PP42B-04
Subtropical versus subpolar freshwater routing: The pathways of icebergs and meltwater in the North Atlantic during deglaciation

Thursday, 17 December 2015: 11:05
2012 (Moscone West)
Alan Condron, University of Massachusetts Amherst, Amherst, MA, United States and Jenna C Hill, Coastal Carolina University, Conway, SC, United States
Abstract:
Marine sediment records reveal episodes of increased ice rafted debris (IRD) to the subpolar N. Atlantic (40N-50N) during deglaciation that are linked to the calving of enormous numbers of icebergs from the Northern Hemisphere ice sheets. There is considerable interest, and uncertainty, as to whether meltwater from these icebergs freshened the ocean sufficiently to weaken the Atlantic Meridional Overturning Circulation (AMOC). Very recently, hundreds of iceberg scours have been observed along the east coast of the United States as far south as Florida. The iceberg scours are oriented SSW along the coast and are observed in water depths up to several hundred meters deep, indicating that massive (up to 300m thick) icebergs once drifted along the east coast of N. America into the subtropics during deglaciation.

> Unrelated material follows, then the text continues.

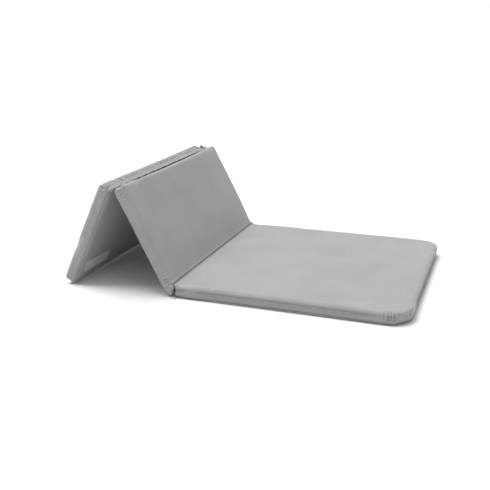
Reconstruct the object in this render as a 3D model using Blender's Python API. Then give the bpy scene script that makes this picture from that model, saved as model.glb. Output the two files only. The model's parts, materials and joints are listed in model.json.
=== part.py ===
"""Folding kneeling pad of three foam panels: a long base panel and two short ones that fold up as a prop.

Metres, +Z up. The origin is the centre of the base panel's underside, +X runs along the base panel to
its rounded free end, and +Y runs across the pad, along the folds. The front fold joins the top edges of
the base and middle panels. The rear fold joins the underside edges of the middle and end panels, so the
pad folds up in a zigzag. Here the middle panel leans back and the end panel props it up.
"""

import math

import bmesh
import bpy

# Overall sizes
PAD_WIDTH = 0.450
BASE_LENGTH = 0.432
MIDDLE_LENGTH = 0.203
END_LENGTH = 0.215
FOOT_SPREAD = 0.213  # front fold to the end panel's foot, along the floor

# What one panel is built from
FOAM_THICKNESS = 0.022
BOARD_THICKNESS = 0.0015
COVER_THICKNESS = 0.0008
WELT_DIAMETER = 0.003
FREE_CORNER_RADIUS = 0.045  # the base panel's two free corners
CORNER_RADIUS = 0.016  # every other corner in plan
BAND_INSET = 0.0005  # side band behind the welts
BOARD_INSET = 0.006  # stiffener board inside the panel's outline
SMALLEST_RADIUS = 0.001

# Fold webs, between the ends of two panels
WEB_THICKNESS = 0.0008
WEB_LEG = 0.008  # how far the web lies down each panel's end
WEB_END_INSET = 0.006  # web short of the pad's sides

# Blank sewn label under the end panel
LABEL_LENGTH = 0.090
LABEL_WIDTH = 0.025
LABEL_THICKNESS = 0.0006
LABEL_FROM_SIDE = 0.020
LABEL_FROM_FOOT = 0.022

# Clearances
GAP = 0.0003  # between pieces that touch
FACE_CLEARANCE = 0.002  # between two panels folded flat together

# Facets
CORNER_STEPS = 8
WELT_RESOLUTION = 2

# Worked out from the values above
PANEL_THICKNESS = FOAM_THICKNESS + BOARD_THICKNESS + 2 * COVER_THICKNESS + 3 * GAP
END_GAP = WEB_THICKNESS + 1.5 * GAP  # fold axis to the end of each panel
FRONT_RISE = FACE_CLEARANCE / 2  # top faces to the front fold's axis
REAR_RISE = (FACE_CLEARANCE + GAP + LABEL_THICKNESS) / 2  # undersides to the rear fold's axis
WELT_RADIUS = WELT_DIAMETER / 2
COVER_INSET = WELT_DIAMETER + GAP
BAND_MARGIN = WELT_DIAMETER + 2 * GAP  # side band's edges from the panel's two faces
FOAM_INSET = BAND_INSET + COVER_THICKNESS + GAP
FOAM_MARGIN = COVER_THICKNESS + GAP  # foam below the top face
FOAM_EDGE = 2 * WELT_RADIUS + GAP + math.sqrt(2) * (WELT_RADIUS + GAP) - FOAM_INSET - FOAM_MARGIN


class Panel:
    """One panel in the frame of its empty: its ends in x, its underside in z, and its corner radii."""

    def __init__(self, name, empty, low_x, high_x, underside, high_radius):
        self.name = name
        self.empty = empty
        self.low_x = low_x
        self.high_x = high_x
        self.underside = underside
        self.high_radius = high_radius


def clear_scene():
    """Remove every object that is there already."""
    for item in list(bpy.data.objects):
        bpy.data.objects.remove(item)


def make_material(name, colour, roughness):
    """Plain material of one colour."""
    material = bpy.data.materials.new(name)
    material.use_nodes = True
    shader = material.node_tree.nodes["Principled BSDF"]
    shader.inputs["Base Color"].default_value = (*colour, 1.0)
    shader.inputs["Roughness"].default_value = roughness
    shader.inputs["Metallic"].default_value = 0.0
    return material


def make_empty(name, parent=None, location=(0, 0, 0), turn=0.0):
    """Empty that carries a panel, turned about its own Y axis."""
    empty = bpy.data.objects.new(name, None)
    bpy.context.scene.collection.objects.link(empty)
    empty.parent = parent
    empty.location = location
    empty.rotation_euler = (0, turn, 0)
    return empty


def add_object(name, data, parent, location, material):
    """Link mesh or curve data to the scene as one named piece."""
    piece = bpy.data.objects.new(name, data)
    bpy.context.scene.collection.objects.link(piece)
    piece.parent = parent
    piece.location = location
    data.materials.append(material)
    return piece


def add_mesh(name, shape, parent, location, material):
    """Turn a bmesh into one named piece."""
    data = bpy.data.meshes.new(name)
    shape.to_mesh(data)
    shape.free()
    return add_object(name, data, parent, location, material)


def outline(panel, inset):
    """Plan outline of a panel, drawn in by inset, anticlockwise from its low-x, low-y corner."""
    half = PAD_WIDTH / 2 - inset
    corners = (
        (panel.low_x + inset, 1, -half, 1, CORNER_RADIUS),
        (panel.high_x - inset, -1, -half, 1, panel.high_radius),
        (panel.high_x - inset, -1, half, -1, panel.high_radius),
        (panel.low_x + inset, 1, half, -1, CORNER_RADIUS),
    )
    points = []
    for quarter, (x, inward_x, y, inward_y, radius) in enumerate(corners):
        radius = max(radius - inset, SMALLEST_RADIUS)
        for step in range(CORNER_STEPS + 1):
            angle = math.radians(180 + 90 * (quarter + step / CORNER_STEPS))
            points.append((
                x + inward_x * radius + radius * math.cos(angle),
                y + inward_y * radius + radius * math.sin(angle),
            ))
    return points


def extruded(points, reach):
    """Prism on a closed line of 3-D points, pushed out by the vector reach."""
    shape = bmesh.new()
    face = shape.faces.new([shape.verts.new(point) for point in points])
    pushed = bmesh.ops.extrude_face_region(shape, geom=[face])
    moved = [item for item in pushed["geom"] if isinstance(item, bmesh.types.BMVert)]
    bmesh.ops.translate(shape, verts=moved, vec=reach)
    bmesh.ops.recalc_face_normals(shape, faces=shape.faces)
    return shape


def make_sheet(name, panel, inset, margin, thickness, material):
    """Flat layer with the panel's outline, margin above the underside."""
    flat = [(x, y, 0) for x, y in outline(panel, inset)]
    place = (0, 0, panel.underside + margin)
    return add_mesh(name, extruded(flat, (0, 0, thickness)), panel.empty, place, material)


def make_foam(name, panel, material):
    """Foam block with its long edges cut back behind the welts."""
    margin = COVER_THICKNESS + BOARD_THICKNESS + 2 * GAP
    foam = make_sheet(name, panel, FOAM_INSET, margin, FOAM_THICKNESS, material)
    bevel = foam.modifiers.new("edges", "BEVEL")
    bevel.width = FOAM_EDGE
    bevel.segments = 1
    bevel.limit_method = "ANGLE"
    bevel.angle_limit = math.radians(60)
    return foam


def make_side_band(name, panel, material):
    """Upright fabric band round the panel, between its two welts."""
    height = PANEL_THICKNESS - 2 * BAND_MARGIN
    shape = bmesh.new()
    plan = outline(panel, BAND_INSET)
    low = [shape.verts.new((x, y, 0)) for x, y in plan]
    high = [shape.verts.new((x, y, height)) for x, y in plan]
    for here in range(len(plan)):
        after = (here + 1) % len(plan)
        shape.faces.new((low[here], low[after], high[after], high[here]))
    place = (0, 0, panel.underside + BAND_MARGIN)
    band = add_mesh(name, shape, panel.empty, place, material)
    wall = band.modifiers.new("wall", "SOLIDIFY")
    wall.thickness = COVER_THICKNESS
    wall.offset = -1
    wall.use_even_offset = True
    return band


def make_welt(name, panel, height, material):
    """Corded seam round the panel, its centre at height above the underside."""
    data = bpy.data.curves.new(name, "CURVE")
    data.dimensions = "3D"
    data.bevel_depth = WELT_RADIUS
    data.bevel_resolution = WELT_RESOLUTION
    plan = outline(panel, WELT_RADIUS)
    line = data.splines.new("POLY")
    line.points.add(len(plan) - 1)
    for point, (x, y) in zip(line.points, plan):
        point.co = (x, y, 0, 1)
    line.use_cyclic_u = True
    return add_object(name, data, panel.empty, (0, 0, panel.underside + height), material)


def make_panel(panel, fabric, welt, foam, board):
    """Every piece of one covered panel."""
    name = panel.name
    make_sheet(f"{name}_underside_cover", panel, COVER_INSET, 0, COVER_THICKNESS, fabric)
    board_margin = COVER_THICKNESS + GAP
    make_sheet(f"{name}_stiffener_board", panel, BOARD_INSET, board_margin, BOARD_THICKNESS, board)
    make_foam(f"{name}_foam_core", panel, foam)
    top_margin = PANEL_THICKNESS - COVER_THICKNESS
    make_sheet(f"{name}_top_cover", panel, COVER_INSET, top_margin, COVER_THICKNESS, fabric)
    make_side_band(f"{name}_side_band", panel, fabric)
    make_welt(f"{name}_underside_welt", panel, GAP + WELT_RADIUS, welt)
    make_welt(f"{name}_top_welt", panel, PANEL_THICKNESS - GAP - WELT_RADIUS, welt)


def turned(x, z, angle):
    """A point of the x-z plane turned about the Y axis."""
    return x * math.cos(angle) + z * math.sin(angle), z * math.cos(angle) - x * math.sin(angle)


def strip_section(points, thickness):
    """Outline of an even strip along a line of three points, with a mitred bend and square ends."""
    (ax, az), (bx, bz), (cx, cz) = points
    first = math.hypot(bx - ax, bz - az)
    second = math.hypot(cx - bx, cz - bz)
    out_first = (-(bz - az) / first, (bx - ax) / first)
    out_second = (-(cz - bz) / second, (cx - bx) / second)
    share = 1 + out_first[0] * out_second[0] + out_first[1] * out_second[1]
    mitre = ((out_first[0] + out_second[0]) / share, (out_first[1] + out_second[1]) / share)
    half = thickness / 2
    ways = (out_first, mitre, out_second)
    one_side = [(x + half * way[0], z + half * way[1]) for (x, z), way in zip(points, ways)]
    other_side = [(x - half * way[0], z - half * way[1]) for (x, z), way in zip(points, ways)]
    return one_side + other_side[::-1]


def make_fold_web(name, parent, axis, rise, turn, material):
    """Fabric strip that joins two panels: down the fixed panel's end, over the fold, down the other's."""
    offset = END_GAP - GAP - WEB_THICKNESS / 2
    down = -math.copysign(rise + WEB_LEG, turn)
    bend = (offset, offset / math.tan(turn / 2))
    section = strip_section([(offset, down), bend, turned(-offset, down, turn)], WEB_THICKNESS)
    half = PAD_WIDTH / 2 - WEB_END_INSET
    profile = [(x, -half, z) for x, z in section]
    return add_mesh(name, extruded(profile, (0, 2 * half, 0)), parent, axis, material)


def make_label(name, panel, material):
    """Blank label sewn flat under the end panel, near its foot."""
    low_x = panel.low_x + LABEL_FROM_FOOT
    low_y = -PAD_WIDTH / 2 + LABEL_FROM_SIDE
    corners = [(0, 0, 0), (LABEL_WIDTH, 0, 0), (LABEL_WIDTH, LABEL_LENGTH, 0), (0, LABEL_LENGTH, 0)]
    place = (low_x, low_y, panel.underside - GAP - LABEL_THICKNESS)
    return add_mesh(name, extruded(corners, (0, 0, LABEL_THICKNESS)), panel.empty, place, material)


def lean_angle():
    """Middle panel's angle above the floor, from the triangle of the two fold axes and the foot."""
    front_height = PANEL_THICKNESS + FRONT_RISE - WELT_RADIUS
    rise = FRONT_RISE + PANEL_THICKNESS + REAR_RISE
    to_rear_fold = math.hypot(MIDDLE_LENGTH + 2 * END_GAP, rise)
    rear_fold_to_foot = math.hypot(END_GAP + END_LENGTH - WELT_RADIUS, REAR_RISE + GAP + WELT_RADIUS)
    to_foot = math.hypot(FOOT_SPREAD, front_height)
    squares = to_foot ** 2 + to_rear_fold ** 2 - rear_fold_to_foot ** 2
    at_front_fold = math.acos(squares / (2 * to_foot * to_rear_fold))
    foot_below = math.atan2(front_height, FOOT_SPREAD)
    return at_front_fold - foot_below + math.atan2(rise, MIDDLE_LENGTH + 2 * END_GAP)


def end_panel_slope(fold_height):
    """Angle of the end panel above the floor, with its lower welt's foot run on the floor."""
    along = END_GAP + END_LENGTH - WELT_RADIUS
    above = REAR_RISE + GAP + WELT_RADIUS
    reach = math.hypot(along, above)
    return math.asin((fold_height - WELT_RADIUS) / reach) + math.atan2(above, along)


def main():
    """Build the pad, leaning back on its end panel."""
    clear_scene()
    fabric = make_material("polyester_cover", (0.40, 0.40, 0.405), 0.7)
    welt = make_material("polyester_welt", (0.38, 0.38, 0.385), 0.7)
    web = make_material("polyester_web", (0.34, 0.34, 0.345), 0.75)
    foam = make_material("closed_cell_foam", (0.62, 0.62, 0.60), 0.9)
    board = make_material("polypropylene_board", (0.08, 0.08, 0.085), 0.5)
    label = make_material("woven_label", (0.62, 0.62, 0.62), 0.8)

    front_fold = (-BASE_LENGTH / 2 - END_GAP, 0, PANEL_THICKNESS + FRONT_RISE)
    rear_fold = (-MIDDLE_LENGTH - 2 * END_GAP, 0, -FRONT_RISE - PANEL_THICKNESS - REAR_RISE)
    lean = lean_angle()
    rear_fold_height = front_fold[2] + turned(rear_fold[0], rear_fold[2], lean)[1]
    rear_turn = -lean - end_panel_slope(rear_fold_height)

    base_frame = make_empty("base_frame")
    middle_frame = make_empty("middle_frame", base_frame, front_fold, lean)
    end_frame = make_empty("end_frame", middle_frame, rear_fold, rear_turn)

    base = Panel("base", base_frame, -BASE_LENGTH / 2, BASE_LENGTH / 2, 0, FREE_CORNER_RADIUS)
    middle_low = -END_GAP - MIDDLE_LENGTH
    middle_underside = -FRONT_RISE - PANEL_THICKNESS
    middle = Panel("middle", middle_frame, middle_low, -END_GAP, middle_underside, CORNER_RADIUS)
    end = Panel("end", end_frame, -END_GAP - END_LENGTH, -END_GAP, REAR_RISE, CORNER_RADIUS)
    for panel in (base, middle, end):
        make_panel(panel, fabric, welt, foam, board)
    make_fold_web("front_fold_web", base_frame, front_fold, FRONT_RISE, lean, web)
    make_fold_web("rear_fold_web", middle_frame, rear_fold, REAR_RISE, rear_turn, web)
    make_label("label", end, label)


main()
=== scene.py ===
import json
import math

import bmesh
import bpy
from mathutils import Matrix, Vector, noise


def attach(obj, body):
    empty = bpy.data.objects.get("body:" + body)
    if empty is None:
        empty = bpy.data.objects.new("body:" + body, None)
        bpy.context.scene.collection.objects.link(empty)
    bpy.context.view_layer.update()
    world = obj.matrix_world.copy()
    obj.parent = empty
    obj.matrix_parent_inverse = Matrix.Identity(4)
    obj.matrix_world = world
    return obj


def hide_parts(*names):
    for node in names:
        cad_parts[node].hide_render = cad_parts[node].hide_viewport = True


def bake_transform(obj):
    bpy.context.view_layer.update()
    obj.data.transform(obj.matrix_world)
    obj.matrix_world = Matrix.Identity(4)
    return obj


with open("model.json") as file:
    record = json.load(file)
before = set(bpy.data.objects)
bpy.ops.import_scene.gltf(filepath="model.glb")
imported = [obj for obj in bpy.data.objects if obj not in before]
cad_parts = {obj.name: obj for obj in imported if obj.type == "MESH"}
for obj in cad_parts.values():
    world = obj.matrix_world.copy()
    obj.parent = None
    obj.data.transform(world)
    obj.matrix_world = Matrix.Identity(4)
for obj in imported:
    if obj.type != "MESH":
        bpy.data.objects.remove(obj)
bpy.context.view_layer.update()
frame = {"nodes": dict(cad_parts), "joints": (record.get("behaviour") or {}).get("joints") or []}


# small helpers

def linearColour(code):  # sRGB hex to the linear values that shaders take
    channels = [int(code[i:i + 2], 16) / 255 for i in (1, 3, 5)]
    return [c / 12.92 if c <= 0.04045 else ((c + 0.055) / 1.055) ** 2.4 for c in channels] + [1.0]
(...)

A newly developed iceberg model (MITberg) is coupled to an eddy-permitting ocean model to show that icebergs are carried south to Florida by coastally-confined meltwater currents caused by the sudden release of large volumes of meltwater from Hudson Bay and/or Gulf of St. Lawrence. When meltwater fluxes exceed 2.5Sv simulated icebergs drift as far south as Miami, Florida, and thousands are carried into the center of the subtropical gyre by narrow meltwater filaments and instabilities along the boundary current. When the meltwater flood ends, icebergs can no longer drift into the subtropics, and quickly become confined to the subpolar gyre where the majority of IRD is found. Our results indicate that icebergs and meltwater from the north did not always directly freshening the subpolar gyre, but were periodically transported south of the main subpolar deep water formation regions that regulate AMOC strength and climate. Dating the observed iceberg scours will tell us exactly how active and persistent this coastally-confined meltwater pathway was during deglaciation and help us unravel why there is not always a clear relationship between increased high latitude freshwater forcing and climate cooling.